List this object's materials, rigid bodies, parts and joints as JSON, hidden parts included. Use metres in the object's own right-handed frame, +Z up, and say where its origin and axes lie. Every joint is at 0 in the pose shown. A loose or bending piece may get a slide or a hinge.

######

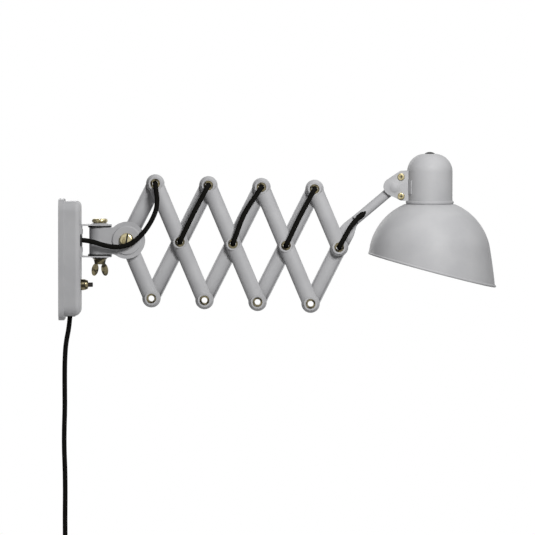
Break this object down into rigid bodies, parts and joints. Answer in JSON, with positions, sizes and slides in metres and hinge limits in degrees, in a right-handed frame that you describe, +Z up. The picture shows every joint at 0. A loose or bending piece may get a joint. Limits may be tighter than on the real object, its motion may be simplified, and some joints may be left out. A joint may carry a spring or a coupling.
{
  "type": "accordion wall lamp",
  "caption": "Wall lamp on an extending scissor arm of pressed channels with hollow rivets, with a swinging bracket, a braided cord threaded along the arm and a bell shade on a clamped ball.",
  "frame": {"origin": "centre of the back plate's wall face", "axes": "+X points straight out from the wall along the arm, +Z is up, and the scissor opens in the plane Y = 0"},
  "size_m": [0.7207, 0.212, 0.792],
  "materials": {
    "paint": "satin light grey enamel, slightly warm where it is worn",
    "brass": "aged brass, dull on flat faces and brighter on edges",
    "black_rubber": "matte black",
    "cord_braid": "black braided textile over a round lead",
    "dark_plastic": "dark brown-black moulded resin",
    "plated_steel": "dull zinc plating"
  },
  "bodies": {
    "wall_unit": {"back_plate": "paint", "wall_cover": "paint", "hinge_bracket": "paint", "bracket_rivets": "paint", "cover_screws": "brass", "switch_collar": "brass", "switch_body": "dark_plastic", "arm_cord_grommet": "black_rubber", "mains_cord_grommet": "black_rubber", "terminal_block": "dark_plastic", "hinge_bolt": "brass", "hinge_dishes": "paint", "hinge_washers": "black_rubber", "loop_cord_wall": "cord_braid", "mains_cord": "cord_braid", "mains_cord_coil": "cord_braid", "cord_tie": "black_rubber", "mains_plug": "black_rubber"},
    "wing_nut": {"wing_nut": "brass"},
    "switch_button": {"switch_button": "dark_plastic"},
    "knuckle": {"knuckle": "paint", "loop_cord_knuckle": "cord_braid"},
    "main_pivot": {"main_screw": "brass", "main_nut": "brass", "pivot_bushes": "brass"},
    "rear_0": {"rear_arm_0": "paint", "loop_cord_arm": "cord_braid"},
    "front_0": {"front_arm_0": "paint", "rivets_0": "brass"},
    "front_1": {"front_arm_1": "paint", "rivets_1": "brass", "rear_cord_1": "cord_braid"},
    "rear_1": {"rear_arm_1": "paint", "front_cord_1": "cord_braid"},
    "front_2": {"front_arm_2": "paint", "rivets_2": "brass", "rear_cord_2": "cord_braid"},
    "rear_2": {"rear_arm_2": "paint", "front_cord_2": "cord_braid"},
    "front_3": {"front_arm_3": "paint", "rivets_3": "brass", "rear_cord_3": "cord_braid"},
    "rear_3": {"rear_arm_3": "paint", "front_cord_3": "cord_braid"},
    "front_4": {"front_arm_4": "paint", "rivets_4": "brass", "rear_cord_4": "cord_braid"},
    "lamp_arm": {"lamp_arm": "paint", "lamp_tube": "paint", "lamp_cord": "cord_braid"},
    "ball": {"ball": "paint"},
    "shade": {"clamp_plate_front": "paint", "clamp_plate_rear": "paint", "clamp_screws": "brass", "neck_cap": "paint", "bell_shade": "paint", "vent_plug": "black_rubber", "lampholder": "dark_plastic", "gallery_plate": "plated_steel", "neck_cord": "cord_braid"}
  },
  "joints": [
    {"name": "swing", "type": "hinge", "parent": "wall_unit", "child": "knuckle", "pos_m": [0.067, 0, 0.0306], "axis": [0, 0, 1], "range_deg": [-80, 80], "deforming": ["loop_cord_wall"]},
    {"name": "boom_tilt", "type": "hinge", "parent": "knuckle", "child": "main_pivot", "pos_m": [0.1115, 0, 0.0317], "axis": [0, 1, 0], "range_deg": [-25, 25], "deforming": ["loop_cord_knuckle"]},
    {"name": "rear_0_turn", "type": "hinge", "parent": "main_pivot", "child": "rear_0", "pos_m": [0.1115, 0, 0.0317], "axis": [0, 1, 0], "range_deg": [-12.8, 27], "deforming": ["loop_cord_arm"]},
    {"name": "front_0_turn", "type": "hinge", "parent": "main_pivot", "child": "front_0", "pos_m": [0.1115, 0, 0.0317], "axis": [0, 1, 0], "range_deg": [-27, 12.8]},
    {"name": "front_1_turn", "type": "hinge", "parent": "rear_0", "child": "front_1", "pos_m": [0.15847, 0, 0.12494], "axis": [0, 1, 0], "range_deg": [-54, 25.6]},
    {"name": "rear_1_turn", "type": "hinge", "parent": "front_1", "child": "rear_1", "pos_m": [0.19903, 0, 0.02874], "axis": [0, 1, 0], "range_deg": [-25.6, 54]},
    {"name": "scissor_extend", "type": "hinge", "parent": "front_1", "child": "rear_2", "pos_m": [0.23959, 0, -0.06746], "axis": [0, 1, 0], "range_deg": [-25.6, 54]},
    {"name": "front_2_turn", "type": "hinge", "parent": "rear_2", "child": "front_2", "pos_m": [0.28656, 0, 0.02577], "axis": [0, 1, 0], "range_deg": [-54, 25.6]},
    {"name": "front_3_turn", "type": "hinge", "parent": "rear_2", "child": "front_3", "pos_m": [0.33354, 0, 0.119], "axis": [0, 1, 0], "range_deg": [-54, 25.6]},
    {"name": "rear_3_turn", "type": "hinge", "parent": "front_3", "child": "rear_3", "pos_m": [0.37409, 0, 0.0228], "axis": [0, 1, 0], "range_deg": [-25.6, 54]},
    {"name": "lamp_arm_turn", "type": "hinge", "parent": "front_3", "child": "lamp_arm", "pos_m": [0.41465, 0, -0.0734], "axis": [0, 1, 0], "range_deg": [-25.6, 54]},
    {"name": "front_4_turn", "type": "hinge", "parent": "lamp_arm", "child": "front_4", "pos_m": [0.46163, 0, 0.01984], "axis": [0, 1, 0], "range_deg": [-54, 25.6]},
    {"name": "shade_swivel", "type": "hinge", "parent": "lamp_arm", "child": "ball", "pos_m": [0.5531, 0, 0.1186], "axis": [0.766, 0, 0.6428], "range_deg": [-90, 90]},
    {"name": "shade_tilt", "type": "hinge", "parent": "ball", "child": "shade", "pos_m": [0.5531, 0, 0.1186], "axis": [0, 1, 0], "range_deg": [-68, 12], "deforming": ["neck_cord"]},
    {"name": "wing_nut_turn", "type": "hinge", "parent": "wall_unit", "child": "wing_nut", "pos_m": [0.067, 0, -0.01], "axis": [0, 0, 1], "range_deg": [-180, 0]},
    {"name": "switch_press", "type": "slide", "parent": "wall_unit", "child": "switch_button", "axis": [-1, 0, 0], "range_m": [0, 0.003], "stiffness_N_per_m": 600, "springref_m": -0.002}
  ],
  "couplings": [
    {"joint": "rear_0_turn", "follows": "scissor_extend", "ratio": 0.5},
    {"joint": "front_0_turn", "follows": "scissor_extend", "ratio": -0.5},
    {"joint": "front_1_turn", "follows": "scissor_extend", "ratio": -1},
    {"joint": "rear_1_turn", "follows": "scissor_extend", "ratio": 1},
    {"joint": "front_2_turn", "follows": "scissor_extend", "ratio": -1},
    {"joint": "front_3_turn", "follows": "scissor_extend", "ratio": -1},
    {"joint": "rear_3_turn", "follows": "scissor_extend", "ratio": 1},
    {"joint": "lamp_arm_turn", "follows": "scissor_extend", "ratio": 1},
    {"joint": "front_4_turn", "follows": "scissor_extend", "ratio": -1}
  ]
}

######

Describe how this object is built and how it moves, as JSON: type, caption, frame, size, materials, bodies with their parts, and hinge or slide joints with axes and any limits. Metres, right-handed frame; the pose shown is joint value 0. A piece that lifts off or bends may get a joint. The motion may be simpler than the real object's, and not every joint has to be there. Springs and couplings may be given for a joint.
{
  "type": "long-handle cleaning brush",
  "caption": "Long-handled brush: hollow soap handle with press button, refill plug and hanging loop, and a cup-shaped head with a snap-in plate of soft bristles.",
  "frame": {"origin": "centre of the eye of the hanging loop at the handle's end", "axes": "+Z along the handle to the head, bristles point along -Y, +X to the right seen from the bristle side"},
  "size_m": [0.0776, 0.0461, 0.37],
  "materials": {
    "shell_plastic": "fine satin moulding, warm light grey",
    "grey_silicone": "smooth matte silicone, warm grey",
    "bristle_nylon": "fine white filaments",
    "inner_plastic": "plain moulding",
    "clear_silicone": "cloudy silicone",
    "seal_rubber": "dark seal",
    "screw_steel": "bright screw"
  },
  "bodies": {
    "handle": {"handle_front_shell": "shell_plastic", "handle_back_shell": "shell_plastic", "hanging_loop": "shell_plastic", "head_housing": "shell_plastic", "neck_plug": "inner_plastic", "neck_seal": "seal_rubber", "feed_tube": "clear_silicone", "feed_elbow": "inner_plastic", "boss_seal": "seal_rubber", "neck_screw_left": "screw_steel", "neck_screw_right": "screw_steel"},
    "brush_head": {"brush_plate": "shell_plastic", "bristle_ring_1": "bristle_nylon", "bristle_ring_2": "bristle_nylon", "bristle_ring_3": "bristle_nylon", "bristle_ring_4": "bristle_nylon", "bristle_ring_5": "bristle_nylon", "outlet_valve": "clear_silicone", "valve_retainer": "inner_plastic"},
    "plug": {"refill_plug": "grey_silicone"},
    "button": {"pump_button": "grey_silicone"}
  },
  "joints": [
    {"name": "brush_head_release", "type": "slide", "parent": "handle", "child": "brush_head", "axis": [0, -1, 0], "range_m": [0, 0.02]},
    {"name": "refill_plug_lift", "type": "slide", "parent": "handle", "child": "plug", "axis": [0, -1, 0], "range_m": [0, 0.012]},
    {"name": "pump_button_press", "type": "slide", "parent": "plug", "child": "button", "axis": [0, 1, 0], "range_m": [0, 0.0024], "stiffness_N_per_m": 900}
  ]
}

######

Copy out all lines where the word "that" appears.

Break this object down into rigid bodies, parts and joints. Answer in JSON, with positions, sizes and slides in metres and hinge limits in degrees, in a right-handed frame that you describe, +Z up. The picture shows every joint at 0. A loose or bending piece may get a joint. Limits may be tighter than on the real object, its motion may be simplified, and some joints may be left out. A joint may carry a spring or a coupling.
Describe how this object is built and how it moves, as JSON: type, caption, frame, size, materials, bodies with their parts, and hinge or slide joints with axes and any limits. Metres, right-handed frame; the pose shown is joint value 0. A piece that lifts off or bends may get a joint. The motion may be simpler than the real object's, and not every joint has to be there. Springs and couplings may be given for a joint.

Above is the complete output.